Outputs of the financial model
We set out this relatively complex set of output data in Table 11 below, and also in graphical form in figure 31. The 'heat sales required' figure refers to the overall sales across the heat network; the actual heat sold by the geothermal well to the network will be slightly less.
Table 11: Heat sales required to reach 10% and 20% IRR for wells of differing capacities
Summary of downstream financial model outputs
Given reasonable assumptions about the capacity of the well, a deep geothermal heat system at Banchory would be commercially viable if it could sell heat at 2p/kWh at a volume approaching 10,000 MWh. This would make it competitive against natural gas heating, but not biomass at the lower end of the price range (as analysis in the following chapter shows).
Note - Output/input temperature: a key challenge for geothermal heat at Banchory
Before moving on to consider the economics of the Banchory heat network itself, we consider one specific issue that has major implications for the system's overall viability. This is the output temperature of the geothermal well.
Many heat networks operate at a relatively high water input temperature - say 85-90 °C. This is the temperature of the water as it leaves the Energy Centre to begin its journey around the network.

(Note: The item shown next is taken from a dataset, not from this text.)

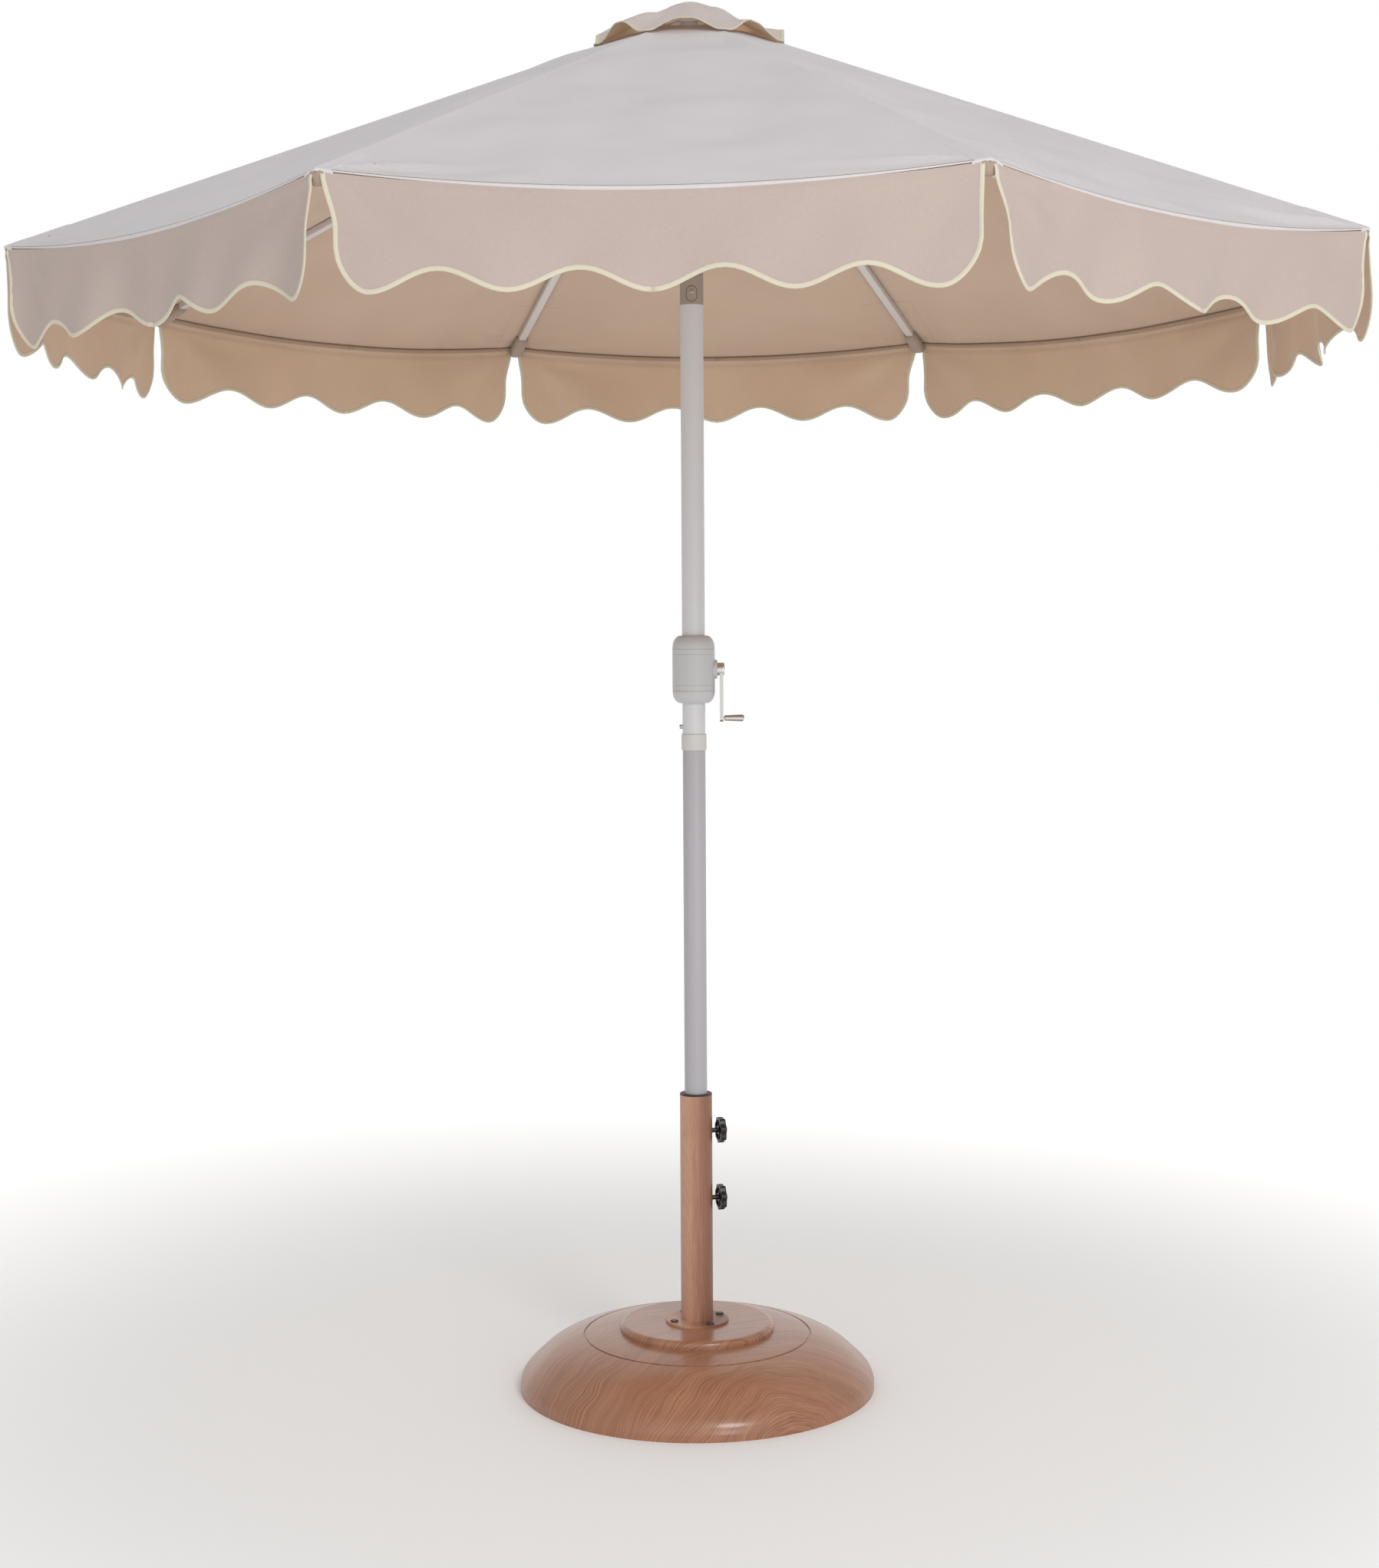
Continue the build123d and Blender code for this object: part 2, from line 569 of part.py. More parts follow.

The existing Hill of Banchory network uses a flow temperature of 85°C. Given the typical thermal gradient in the UK, and the constraints imposed by drilling costs and likely levels of permeability, we would expect the output temperature of a geothermal well to be lower than this - perhaps in the range 60-85 °C.
If the geothermal well's output water temperature proved to be too low to be compatible with the existing heat network, there would be a requirement to boost it, either by fossil fuel or renewable means. That would mean extra cost, and it is possible this would increase unit heat costs to the point where they became uncompetitive. However, there is no reason that water at lower temperatures - 70 °C, say - cannot be used to provide space and water heating. However, doing so requires installing heat delivery equipment that is designed specifically to utilise lower temperatures (this can be underfloor heating or larger radiators). Retro-fitting existing residential heat customers to allow them to use lower temperature water in this way is generally expensive and unlikely to be economic - though the cost of conversion will be lower for larger scale heat customers.
Our assumption is that powering the existing Hill of Banchory heat network using the water from the geothermal well (without boosting the temperature) is unlikely to be possible. However, it would be entirely possible to exploit the geothermal heat available if future extensions to the existing heat network are designed to be compatible with lower temperatures.
There is real scope for this development route, building on cooperation with Aberdeenshire Council, which has several large properties and future projects in the areas most likely to see organic network expansion. These include a group of properties on Raemoir Road: the Banchory Academy and Sports Centre, Banchory Primary School and Nursery, Dalvenie Gardens Sheltered Housing and around 150 council-owned residential dwellings. The heat demand for these buildings was assessed in a report produced by Jigsaw Energy in 2013 as 5,300 MWh/yr, and peak load estimated at 3MW. 
A heat network large enough to make a 'mid-case', 2.5 MW geothermal well economically viable - for example, able to sell heat at 2p/kWh - would, under our analysis, require annual heat sales of 7,800 MWh. This group of properties would appear to form a highly attractive anchor heat load to form the core of such a network.